D. Américo Aguiar: Cidadania político-partidária está a ficar cansada

Foto: Duarte Gomes

“A nossa cidadania político-partidária está a ficar cansada”. As palavras são do Cardeal D. Américo Aguiar que, em recente visita à Diocese do Funchal, falou aos jornalistas e neste particular ao Jornal da Madeira, sobre a situação no país e nas ilhas, onde “já fomos chamados para votar para tudo e mais alguma coisa, faltando só a presidência da República”. 

“Tem havido um ginásio tão ativo, naquilo que foram e que são os desafios, que está a causar este desgaste”, vincou o cardeal. 
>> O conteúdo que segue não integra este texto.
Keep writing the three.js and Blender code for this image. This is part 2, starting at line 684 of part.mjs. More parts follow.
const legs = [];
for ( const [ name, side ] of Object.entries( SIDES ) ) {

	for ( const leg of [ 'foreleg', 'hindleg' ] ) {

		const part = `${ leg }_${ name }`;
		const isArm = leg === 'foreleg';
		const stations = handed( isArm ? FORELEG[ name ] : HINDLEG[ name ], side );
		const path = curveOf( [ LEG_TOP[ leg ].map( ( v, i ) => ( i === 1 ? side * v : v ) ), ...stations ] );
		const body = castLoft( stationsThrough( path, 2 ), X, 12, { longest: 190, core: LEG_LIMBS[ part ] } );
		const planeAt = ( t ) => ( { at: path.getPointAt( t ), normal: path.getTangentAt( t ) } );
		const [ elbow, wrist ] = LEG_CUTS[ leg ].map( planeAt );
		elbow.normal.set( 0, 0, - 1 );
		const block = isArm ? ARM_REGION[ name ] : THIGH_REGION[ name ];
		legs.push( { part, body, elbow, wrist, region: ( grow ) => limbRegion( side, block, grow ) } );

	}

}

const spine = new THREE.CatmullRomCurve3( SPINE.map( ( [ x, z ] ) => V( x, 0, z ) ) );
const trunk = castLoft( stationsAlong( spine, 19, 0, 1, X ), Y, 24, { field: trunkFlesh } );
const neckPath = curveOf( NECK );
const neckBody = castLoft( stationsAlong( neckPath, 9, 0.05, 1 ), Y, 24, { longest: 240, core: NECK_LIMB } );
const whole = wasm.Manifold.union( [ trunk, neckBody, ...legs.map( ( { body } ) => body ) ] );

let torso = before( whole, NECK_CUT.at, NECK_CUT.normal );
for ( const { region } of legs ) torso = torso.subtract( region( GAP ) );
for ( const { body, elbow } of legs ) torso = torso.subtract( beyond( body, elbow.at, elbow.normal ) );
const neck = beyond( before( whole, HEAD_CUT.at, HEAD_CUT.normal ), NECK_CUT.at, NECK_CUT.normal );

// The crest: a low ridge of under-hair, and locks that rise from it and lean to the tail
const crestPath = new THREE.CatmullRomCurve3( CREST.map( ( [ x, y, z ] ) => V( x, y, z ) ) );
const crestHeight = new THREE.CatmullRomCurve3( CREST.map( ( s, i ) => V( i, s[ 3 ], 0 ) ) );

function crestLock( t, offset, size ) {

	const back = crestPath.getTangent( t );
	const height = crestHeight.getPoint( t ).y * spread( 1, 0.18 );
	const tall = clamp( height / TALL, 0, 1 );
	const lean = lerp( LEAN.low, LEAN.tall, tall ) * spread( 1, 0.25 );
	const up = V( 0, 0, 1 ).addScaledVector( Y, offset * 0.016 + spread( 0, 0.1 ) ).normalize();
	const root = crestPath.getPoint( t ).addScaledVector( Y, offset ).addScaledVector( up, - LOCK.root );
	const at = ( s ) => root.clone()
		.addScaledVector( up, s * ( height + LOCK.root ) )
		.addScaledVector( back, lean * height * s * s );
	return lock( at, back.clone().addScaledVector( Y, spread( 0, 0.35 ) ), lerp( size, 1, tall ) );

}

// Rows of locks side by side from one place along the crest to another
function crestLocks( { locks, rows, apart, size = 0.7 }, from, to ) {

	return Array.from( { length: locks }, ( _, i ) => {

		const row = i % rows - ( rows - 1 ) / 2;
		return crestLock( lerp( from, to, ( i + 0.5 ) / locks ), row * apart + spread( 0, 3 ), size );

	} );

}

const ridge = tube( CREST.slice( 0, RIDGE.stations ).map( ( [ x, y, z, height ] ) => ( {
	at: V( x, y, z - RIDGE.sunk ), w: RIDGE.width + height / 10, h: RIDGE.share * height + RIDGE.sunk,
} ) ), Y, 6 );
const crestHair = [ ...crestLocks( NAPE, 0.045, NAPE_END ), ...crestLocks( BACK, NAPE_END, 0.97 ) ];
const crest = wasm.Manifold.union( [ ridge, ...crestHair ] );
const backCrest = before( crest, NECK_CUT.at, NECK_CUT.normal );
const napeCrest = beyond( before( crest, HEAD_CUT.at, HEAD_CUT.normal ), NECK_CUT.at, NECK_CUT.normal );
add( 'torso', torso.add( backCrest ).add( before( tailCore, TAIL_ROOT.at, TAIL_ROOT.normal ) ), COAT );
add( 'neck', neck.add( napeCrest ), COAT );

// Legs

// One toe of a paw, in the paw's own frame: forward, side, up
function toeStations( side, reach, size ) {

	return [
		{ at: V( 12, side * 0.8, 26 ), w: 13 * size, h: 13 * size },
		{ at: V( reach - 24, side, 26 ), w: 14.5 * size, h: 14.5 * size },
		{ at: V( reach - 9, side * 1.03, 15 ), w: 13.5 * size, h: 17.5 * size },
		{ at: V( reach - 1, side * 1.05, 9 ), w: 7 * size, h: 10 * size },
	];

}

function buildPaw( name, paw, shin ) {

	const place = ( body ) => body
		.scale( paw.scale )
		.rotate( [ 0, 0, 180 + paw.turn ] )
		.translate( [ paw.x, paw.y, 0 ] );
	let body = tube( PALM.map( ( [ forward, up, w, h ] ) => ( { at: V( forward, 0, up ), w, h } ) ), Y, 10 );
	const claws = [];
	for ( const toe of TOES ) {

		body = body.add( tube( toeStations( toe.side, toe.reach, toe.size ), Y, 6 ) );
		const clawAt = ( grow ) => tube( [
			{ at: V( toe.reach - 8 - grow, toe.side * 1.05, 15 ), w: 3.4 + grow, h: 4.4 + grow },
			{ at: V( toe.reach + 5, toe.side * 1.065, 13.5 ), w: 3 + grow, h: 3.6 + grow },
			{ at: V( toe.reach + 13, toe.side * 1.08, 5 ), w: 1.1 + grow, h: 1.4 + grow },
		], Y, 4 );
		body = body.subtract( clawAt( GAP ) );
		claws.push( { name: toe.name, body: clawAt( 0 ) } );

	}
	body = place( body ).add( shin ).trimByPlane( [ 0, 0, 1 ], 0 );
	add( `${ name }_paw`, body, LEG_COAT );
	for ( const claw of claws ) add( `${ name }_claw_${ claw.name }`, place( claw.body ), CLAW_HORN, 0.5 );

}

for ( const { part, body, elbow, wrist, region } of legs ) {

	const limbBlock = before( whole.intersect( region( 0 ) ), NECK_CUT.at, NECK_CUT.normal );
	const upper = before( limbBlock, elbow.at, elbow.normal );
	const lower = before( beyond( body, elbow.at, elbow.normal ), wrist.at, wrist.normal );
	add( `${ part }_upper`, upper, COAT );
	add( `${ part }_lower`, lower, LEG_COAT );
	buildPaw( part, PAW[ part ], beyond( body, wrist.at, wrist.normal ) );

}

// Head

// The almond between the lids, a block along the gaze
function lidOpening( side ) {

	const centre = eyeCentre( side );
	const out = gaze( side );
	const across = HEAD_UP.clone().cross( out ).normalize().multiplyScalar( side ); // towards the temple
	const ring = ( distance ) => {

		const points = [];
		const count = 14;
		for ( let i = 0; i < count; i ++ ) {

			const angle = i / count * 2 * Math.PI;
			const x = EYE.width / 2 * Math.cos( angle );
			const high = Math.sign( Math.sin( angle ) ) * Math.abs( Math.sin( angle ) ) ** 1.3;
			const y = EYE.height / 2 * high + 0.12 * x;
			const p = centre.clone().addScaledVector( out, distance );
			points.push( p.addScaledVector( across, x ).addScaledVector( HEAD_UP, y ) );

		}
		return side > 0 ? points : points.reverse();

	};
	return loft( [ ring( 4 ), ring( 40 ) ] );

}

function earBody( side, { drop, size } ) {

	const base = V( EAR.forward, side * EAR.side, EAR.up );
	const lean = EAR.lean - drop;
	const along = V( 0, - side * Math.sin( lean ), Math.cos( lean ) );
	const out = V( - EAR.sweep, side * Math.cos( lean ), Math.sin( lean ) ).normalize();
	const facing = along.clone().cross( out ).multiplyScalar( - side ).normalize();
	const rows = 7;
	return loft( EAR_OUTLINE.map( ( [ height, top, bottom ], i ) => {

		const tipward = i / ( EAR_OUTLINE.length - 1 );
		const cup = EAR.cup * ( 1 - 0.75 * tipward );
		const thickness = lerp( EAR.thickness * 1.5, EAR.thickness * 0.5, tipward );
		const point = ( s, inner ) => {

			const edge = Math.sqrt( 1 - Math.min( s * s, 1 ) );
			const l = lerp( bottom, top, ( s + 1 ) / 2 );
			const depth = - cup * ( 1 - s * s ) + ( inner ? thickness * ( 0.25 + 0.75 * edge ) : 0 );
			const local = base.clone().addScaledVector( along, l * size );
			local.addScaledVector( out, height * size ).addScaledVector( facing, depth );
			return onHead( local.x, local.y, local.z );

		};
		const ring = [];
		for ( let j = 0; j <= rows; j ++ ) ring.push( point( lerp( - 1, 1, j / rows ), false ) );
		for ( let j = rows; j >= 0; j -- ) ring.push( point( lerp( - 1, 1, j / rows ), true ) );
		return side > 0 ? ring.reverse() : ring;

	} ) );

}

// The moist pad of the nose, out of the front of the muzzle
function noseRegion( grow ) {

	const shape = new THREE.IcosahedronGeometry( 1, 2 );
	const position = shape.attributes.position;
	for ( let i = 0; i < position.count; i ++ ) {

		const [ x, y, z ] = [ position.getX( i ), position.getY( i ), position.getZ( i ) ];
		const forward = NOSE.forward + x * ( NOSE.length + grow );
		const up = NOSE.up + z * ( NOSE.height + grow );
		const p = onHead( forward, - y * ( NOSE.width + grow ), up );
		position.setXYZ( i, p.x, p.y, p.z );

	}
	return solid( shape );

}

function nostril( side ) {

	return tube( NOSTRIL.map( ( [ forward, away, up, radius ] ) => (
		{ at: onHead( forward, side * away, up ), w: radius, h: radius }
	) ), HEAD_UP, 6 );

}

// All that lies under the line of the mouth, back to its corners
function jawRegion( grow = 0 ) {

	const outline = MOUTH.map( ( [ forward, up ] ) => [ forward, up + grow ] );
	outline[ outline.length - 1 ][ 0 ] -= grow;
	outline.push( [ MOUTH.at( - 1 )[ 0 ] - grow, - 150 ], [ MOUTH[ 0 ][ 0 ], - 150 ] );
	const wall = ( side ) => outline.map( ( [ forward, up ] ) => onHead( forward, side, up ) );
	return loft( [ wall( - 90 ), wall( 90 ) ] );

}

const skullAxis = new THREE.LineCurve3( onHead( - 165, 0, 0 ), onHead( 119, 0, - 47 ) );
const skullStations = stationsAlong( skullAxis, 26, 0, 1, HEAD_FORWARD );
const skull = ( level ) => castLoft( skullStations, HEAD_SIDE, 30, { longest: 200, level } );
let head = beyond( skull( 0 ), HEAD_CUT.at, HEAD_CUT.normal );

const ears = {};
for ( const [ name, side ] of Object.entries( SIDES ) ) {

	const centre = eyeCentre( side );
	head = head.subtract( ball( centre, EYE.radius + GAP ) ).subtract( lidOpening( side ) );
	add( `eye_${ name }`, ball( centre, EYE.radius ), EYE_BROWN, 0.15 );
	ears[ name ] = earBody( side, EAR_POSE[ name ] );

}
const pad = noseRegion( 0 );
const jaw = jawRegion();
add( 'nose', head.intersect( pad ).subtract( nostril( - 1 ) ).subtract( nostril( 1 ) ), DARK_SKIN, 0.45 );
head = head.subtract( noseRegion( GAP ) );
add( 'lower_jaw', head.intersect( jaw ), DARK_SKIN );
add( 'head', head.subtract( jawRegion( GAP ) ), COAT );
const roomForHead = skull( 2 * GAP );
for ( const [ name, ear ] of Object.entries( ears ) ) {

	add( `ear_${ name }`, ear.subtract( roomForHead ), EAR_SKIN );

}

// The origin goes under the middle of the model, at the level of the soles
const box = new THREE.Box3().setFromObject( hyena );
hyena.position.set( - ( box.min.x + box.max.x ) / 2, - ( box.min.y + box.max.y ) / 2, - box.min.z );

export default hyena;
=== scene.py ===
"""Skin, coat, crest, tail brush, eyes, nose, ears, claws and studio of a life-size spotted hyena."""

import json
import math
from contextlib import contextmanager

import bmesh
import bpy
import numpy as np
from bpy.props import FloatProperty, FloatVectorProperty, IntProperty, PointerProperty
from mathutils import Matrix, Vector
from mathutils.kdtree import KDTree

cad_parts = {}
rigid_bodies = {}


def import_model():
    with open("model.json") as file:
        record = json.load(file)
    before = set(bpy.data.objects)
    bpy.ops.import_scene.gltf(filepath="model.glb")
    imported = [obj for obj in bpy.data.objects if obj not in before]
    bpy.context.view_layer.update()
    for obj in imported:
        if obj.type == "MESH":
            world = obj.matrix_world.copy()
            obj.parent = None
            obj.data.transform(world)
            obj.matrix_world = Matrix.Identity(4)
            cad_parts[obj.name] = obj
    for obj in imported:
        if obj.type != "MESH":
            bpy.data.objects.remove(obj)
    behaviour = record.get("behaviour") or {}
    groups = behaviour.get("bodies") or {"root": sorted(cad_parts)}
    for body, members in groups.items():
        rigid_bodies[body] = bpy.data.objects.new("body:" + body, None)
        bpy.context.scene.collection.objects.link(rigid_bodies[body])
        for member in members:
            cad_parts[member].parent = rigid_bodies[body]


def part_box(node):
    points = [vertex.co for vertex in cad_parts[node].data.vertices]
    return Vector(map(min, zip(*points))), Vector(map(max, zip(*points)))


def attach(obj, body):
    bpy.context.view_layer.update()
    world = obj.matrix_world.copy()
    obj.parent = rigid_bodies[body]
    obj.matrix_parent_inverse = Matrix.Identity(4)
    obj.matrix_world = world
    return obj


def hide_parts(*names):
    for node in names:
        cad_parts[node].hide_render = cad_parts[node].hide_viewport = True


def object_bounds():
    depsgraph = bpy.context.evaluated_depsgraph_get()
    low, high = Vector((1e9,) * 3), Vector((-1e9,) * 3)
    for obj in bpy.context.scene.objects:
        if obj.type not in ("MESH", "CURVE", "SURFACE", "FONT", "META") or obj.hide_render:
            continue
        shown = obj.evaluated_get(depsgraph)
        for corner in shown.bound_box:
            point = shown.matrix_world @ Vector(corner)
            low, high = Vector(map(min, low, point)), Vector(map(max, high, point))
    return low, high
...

Embora seja o primeiro a dizer que, por um lado, “isso é bom” porque é o exercício da cidadania a funcionar e “sempre que há dúvidas é sempre bom devolver a palavra ao povo soberano”, é preciso “ter em conta que isto vai criando desgaste e que as pessoas vão ficando cansadas”.

E há mais. “Naquilo que foram as Eleições Europeias recentes, o que pode acontecer é o cidadão comum começar a desligar-se, começar a não entender os discursos, as entrevistas e os debates por não lhe corresponderem aos seus problemas do dia a dia e por vezes se transformarem no diz que disse. E quando isso acontece, “o cidadão comum perde o fio à meada e deixa “de acompanhar as situações”.
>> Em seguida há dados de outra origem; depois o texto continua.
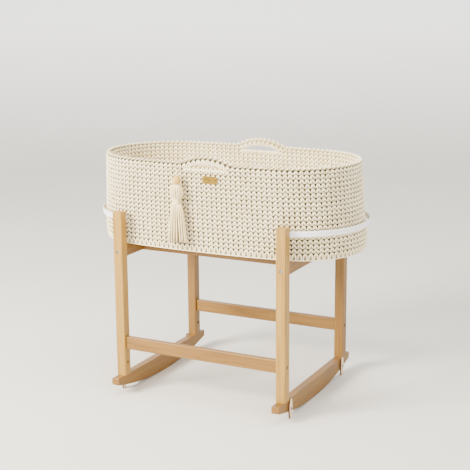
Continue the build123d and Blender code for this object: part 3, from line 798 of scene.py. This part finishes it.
# the cord leaves the wall level, curves over and falls to the bead
LOOP_RADIUS = 1.9 * MM
p = np.linspace(0, 1, 14)[None]
angle = np.clip(p / 0.8, 0, 1) * math.pi / 2
loop_y = loop_high[1] - (loop_high[1] - hang_y) * np.sin(angle)
loop_fall = np.where(p < 0.8, np.cos(angle), 1.25 * (1 - p))
loop_z = loop_low[2] + (loop_high[2] - 2 * MM - loop_low[2]) * loop_fall
loop_line = np.stack([np.full_like(p, hang_x), loop_y, loop_z], -1)
loop_piece = yarn_piece("tassel_loop_cord", loop_line, LOOP_RADIUS + 0 * p, "tassel_loop", sides=10)
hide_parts("tassel_cord")

# a knot sits in the mouth of the bead's bore, at the point that the tassel swings about
knot_z = loop_low[2] - 1 * MM
p = np.linspace(-1.5, 1.5, 9)[None]
knot_line = np.stack([hang_x + 0 * p, hang_y + 0 * p, knot_z + 2.2 * MM * np.sin(p)], -1)
knot = yarn_piece("tassel_loop_knot", knot_line, 2.3 * MM * np.cos(p), "tassel_loop", sides=10)

bead_wood = beech("turned_beech_bead", "z", (3.0, 1.0, 2.0), ("d2b062", "c7a14f", "b99039"))
bead_radius = (bead_high[0] - bead_low[0]) / 2
bead_middle = (bead_high[2] + bead_low[2]) / 2
BORE = 3.0 * MM
# the profile runs up the ball's outside and back down its bore
v = np.linspace(-1.3, 1.3, 25)
bore_z = bead_radius * np.array([0.93, 0.3, -0.3, -0.93])
profile_r = np.concatenate([bead_radius * np.cos(v), np.full(4, BORE)])
profile_z = np.concatenate([bead_radius * np.sin(v), bore_z])
BEAD_SIDES = 48
spin = np.linspace(0, 2 * math.pi, BEAD_SIDES, endpoint=False)[:, None]
grid = np.stack([hang_x + profile_r * np.cos(spin), hang_y + profile_r * np.sin(spin),
                 bead_middle + profile_z + 0 * spin], -1)
bead = quad_mesh("tassel_bead_turned", grid, closed_ring_quads(BEAD_SIDES, len(profile_r)))
dress(bead, bead_wood, "tassel")
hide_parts("tassel_bead")

# the head's strands bulge out from the bead and are drawn in to the neck
HEAD_STRANDS = 18
HEAD_YARN = 2.7 * MM
spin = np.linspace(0, 2 * math.pi, HEAD_STRANDS, endpoint=False)[:, None]
p = np.linspace(0, 1, 12)[None]
head_z = head_high[2] - (head_high[2] - head_low[2] + 4 * MM) * p
head_r = 4 * MM + 14.5 * MM * np.sin(math.pi * p**0.9) ** 0.8 + 4 * MM * p**2
head_r = np.minimum(head_r, (head_high[0] - head_low[0]) / 2 - HEAD_YARN)
wave = rng.normal(0, 0.05, (HEAD_STRANDS, 1)) * p
line = np.stack([hang_x + head_r * np.cos(spin + wave), hang_y + 0.9 * head_r * np.sin(spin + wave),
                 head_z + 0 * spin], -1)
head = yarn_piece("tassel_head_yarn", line, np.full(line.shape[:2], HEAD_YARN), "tassel")
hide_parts("tassel_head")

WRAPS = 7
WRAP_YARN = 1.6 * MM
wrap = np.linspace(0, 2 * math.pi * WRAPS, 24 * WRAPS)
bind_half = (bind_high - bind_low) / 2 - 1.5 * MM - WRAP_YARN
bind_rise = bind_high[2] - bind_low[2] - 2 * WRAP_YARN
line = np.stack([hang_x + bind_half[0] * np.cos(wrap), hang_y + bind_half[1] * np.sin(wrap),
                 bind_low[2] + WRAP_YARN + bind_rise * wrap / wrap[-1]], -1)[None]
binding = yarn_piece("tassel_binding_yarn", line, np.full(line.shape[:2], 1.65 * MM), "tassel", sides=8)
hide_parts("tassel_binding")

# the skirt hangs in three layers, each with its number of strands and its share of the full spread;
# strands inside are in shadow, and the outer ones vary a little in shade
LAYERS = ((18, 1.0), (15, 0.76), (9, 0.38))
SKIRT_YARN = 2.5 * MM
skirt_half = (skirt_high - skirt_low) / 2
lines, tucks = [], []
for strands, share in LAYERS:
    spin = np.linspace(0, 2 * math.pi, strands, endpoint=False)[:, None] + rng.uniform(0, 0.1, (strands, 1))
    p = np.linspace(0, 1, 10)[None]
    length = (skirt_high[2] - skirt_low[2]) * rng.uniform(0.95, 1.0, (strands, 1))
    spread = share * (0.46 + 0.54 * p**0.6 + 0.03 * rng.normal(0, 1, (strands, 1)) * p)
    sway = spin + rng.normal(0, 0.05, (strands, 1)) * np.sin(3 * p + rng.uniform(0, 6, (strands, 1)))
    spread = np.minimum(spread, 1.0)
    lines.append(np.stack([hang_x + (skirt_half[0] + 1.5 * MM) * spread * np.cos(sway),
                           hang_y + (skirt_half[1] - SKIRT_YARN) * spread * np.sin(sway),
                           skirt_high[2] + 4 * MM - (length + 3 * MM) * p], -1))
    tucks.append(np.broadcast_to(1.0 if share < 1 else 0.4 * rng.random((strands, 1)), sway.shape))
line = np.concatenate(lines)
thickness = np.full(line.shape[:2], SKIRT_YARN)
skirt = yarn_piece("tassel_skirt_yarn", line, thickness, "tassel", np.concatenate(tucks))
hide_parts("tassel_skirt")

# ---- floor, light and camera ----
# A plain pale floor that curves up into a far wall, with large soft lights from the left, from above
# and from the right, and a pale sky.
backdrop, tree, shader = start_material("matt_painted_backdrop", Roughness=0.95, Specular_IOR_Level=0.1)
floor_grey = ramp(tree, noise(tree, 1 / 1.2, 2.0), (0.3, "d3d0c8"), (0.7, "d8d5cd"))
coord = add(tree, "ShaderNodeTexCoord").outputs["Object"]
upward = add(tree, "ShaderNodeSeparateXYZ", {0: coord}).outputs[2]
wall_and_glow = ramp(tree, upward, (0.0, "000000"), (0.9, "ffffff"))
tree.links.new(mix(tree, wall_and_glow, floor_grey, linear("ffffff")), shader.inputs["Base Color"])
# painted light: the wall glows by emission along the same ramp, brighter with height up to 0.9 m
tree.links.new(wall_and_glow, shader.inputs["Emission Color"])
shader.inputs["Emission Strength"].default_value = 0.45
CAMERA_AZIMUTH, CAMERA_ELEVATION, CAMERA_ROLL = (math.radians(angle) for angle in (26.94, 12.79, -0.45))
WALL_AWAY = 6.5
CURVE = 2.5
bend = np.linspace(0.15, math.pi / 2, 12)
depth = np.concatenate([[-7, WALL_AWAY - CURVE], WALL_AWAY - CURVE * (1 - np.sin(bend)), [WALL_AWAY]])
height = np.concatenate([[0, 0], CURVE * (1 - np.cos(bend)), [8.0]])
across = np.array([-9.0, 9.0])
away = np.array([-math.sin(CAMERA_AZIMUTH), math.cos(CAMERA_AZIMUTH)])
beside = np.array([math.cos(CAMERA_AZIMUTH), math.sin(CAMERA_AZIMUTH)])
grid = np.empty((len(depth), 2, 3))
grid[..., :2] = depth[:, None, None] * away + across[None, :, None] * beside
grid[..., 2] = height[:, None]
strip = np.arange(len(depth) - 1)[:, None] * 2 + np.array([0, 1, 3, 2])
floor = quad_mesh("studio_backdrop", grid, strip)
floor.data.materials.append(backdrop)


def soft_light(name, place, aim, size, power, colour):
    """A square area light that faces a point."""
    lamp = bpy.data.lights.new(name, "AREA")
    lamp.shape = "SQUARE"
    lamp.size = size
    lamp.energy = power
    lamp.color = linear(colour)[:3]
    obj = bpy.data.objects.new(name, lamp)
    bpy.context.scene.collection.objects.link(obj)
    back = np.array(place) - np.array(aim)
    back = back / np.linalg.norm(back)
    right = np.cross((0.0, 0.0, 1.0), back)
    right = right / np.linalg.norm(right)
    frame_of = np.eye(4)
    frame_of[:3, 0], frame_of[:3, 1], frame_of[:3, 2] = right, np.cross(back, right), back
    frame_of[:3, 3] = place
    obj.matrix_world = Matrix(frame_of.tolist())


soft_light("key", (-1.9, -3.0, 2.2), (0, 0, 0.45), 1.4, 570, "fff9ee")
soft_light("top", (0.2, -0.5, 2.8), (0, 0, 0.5), 1.8, 70, "fff9ee")
soft_light("fill", (2.8, -2.2, 1.6), (0, 0, 0.5), 2.5, 70, "f8f9ff")
world = bpy.data.worlds.new("pale_room")
bpy.context.scene.world = world
world.use_nodes = True
world.node_tree.nodes["Background"].inputs["Color"].default_value = linear("f7f6f4")
world.node_tree.nodes["Background"].inputs["Strength"].default_value = 1.7

FOCAL_LENGTH = 84.08
SENSOR = 36
CAMERA_DISTANCE = 3.34806
target = np.array([0.00499 * math.cos(CAMERA_AZIMUTH), 0.00499 * math.sin(CAMERA_AZIMUTH), 0.47151])
back = np.array([math.sin(CAMERA_AZIMUTH) * math.cos(CAMERA_ELEVATION),
                 -math.cos(CAMERA_AZIMUTH) * math.cos(CAMERA_ELEVATION), math.sin(CAMERA_ELEVATION)])
right = np.cross(-back, (0.0, 0.0, 1.0))
right = right / np.linalg.norm(right)
up = np.cross(back, right)
pose = np.eye(4)
pose[:3, 0] = right * math.cos(CAMERA_ROLL) + up * math.sin(CAMERA_ROLL)
pose[:3, 1] = up * math.cos(CAMERA_ROLL) - right * math.sin(CAMERA_ROLL)
pose[:3, 2] = back
pose[:3, 3] = target + CAMERA_DISTANCE * back
lens = bpy.data.cameras.new("view")
lens.lens = FOCAL_LENGTH
lens.sensor_width = SENSOR
camera = bpy.data.objects.new("view", lens)
camera.matrix_world = Matrix(pose.tolist())
bpy.context.scene.collection.objects.link(camera)
bpy.context.scene.camera = camera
“Neste cenário há uma coisa que me preocupa”, acrescentou ainda o cardeal, referindo-se às pessoas que se “disponibilizam para ser candidatos ao que quer que seja”. É que, disse, qualquer dia não há ninguém a querer concorrer. 

Entre o martírio e a loucura

“Já hoje eu digo que ser candidato é qualquer coisa que deve ficar entre o martírio e a loucura”, frisou D. Américo, para logo acrescentar que “hoje ser candidato seja à câmara, seja à junta, seja ao governo, seja à associação recreativa, cultural e musical não sei de onde, qualquer coisa que signifique se disponibilizar para ser votado, é algo que devemos agradecer muito”. 

Em muitas geografias do país, constatou, “vamos começando a ter dificuldades em completar listas… e ainda recentemente vi uma notícia que dizia que, no país todo, mais de 50 autarcas, presidentes de Câmara, já não se podem candidatar por causa da limitação de mandatos o que é uma revolução”.

Perante todos estes cenários D. Américo Aguiar defende que “temos de refletir sobre todas estas questões, nomeadamente sobre a limitação dos mandatos porque há aqui qualquer coisa que nós estamos a perder, que é o conhecimento, uma aprendizagem acumulada de alguém, de uma equipa que, durante 12 anos chegou, conheceu, sonhou, projetou e que acabou”.

Temos de refletir sobre estas realidades e “refletir sem tabus”. De resto, no nosso país “falta-nos um bocadinho a possibilidade de nos sentarmos – direita, esquerda, verde, amarelo, gordo, baixo – para saber o que é que cada um acha, até encontrarmos o melhor caminho”. 

Por vezes, diz D. Américo Aguiar, “há decisões e alterações, podíamos falar desde a limitação de mandatos, ao Serviço Militar Obrigatório, passando pela fundição de freguesias, mas não falamos porque não nos sentamos para refletir”.

A Jornada Mundial da Juventude, explicou, foi um exemplo disso. “quando nós temos um objetivo comum, nós somos os melhores e somos capazes de fazer coisas espetaculares. Mas quando cada um puxa para o seu lado, cada um quer só corresponder ao que lhe interessa, aos seus objetivos ou dos seus, a certa altura começamos a ter franjas da sociedade que ficam desprotegidas”. 

E nós olhamos para a nossa sociedade e “não nos podemos esquecer das 400 mil pessoas que estão pendoradas no processo de legalização no país e que sofrem e que têm as vidas suspensas e que são, como dizia a Procuradora da Justiça, alvos fáceis de exploração. Tudo isto mexe e tudo isto mexe todos os dias porque a vida das pessoas acontece dia a dia”.

“D. António Francisco, que foi bispo do Porto, dizia que os pobres não podem esperar, quem está aflito, quem está doente, tem fome, tem uma dificuldade tem sempre dificuldade em esperar”, citou o cardeal, explicando que tudo isto carece de discussão, debate e planeamento, para se chegar a soluções que possam efetivamente resolver problemas concretos das pessoas.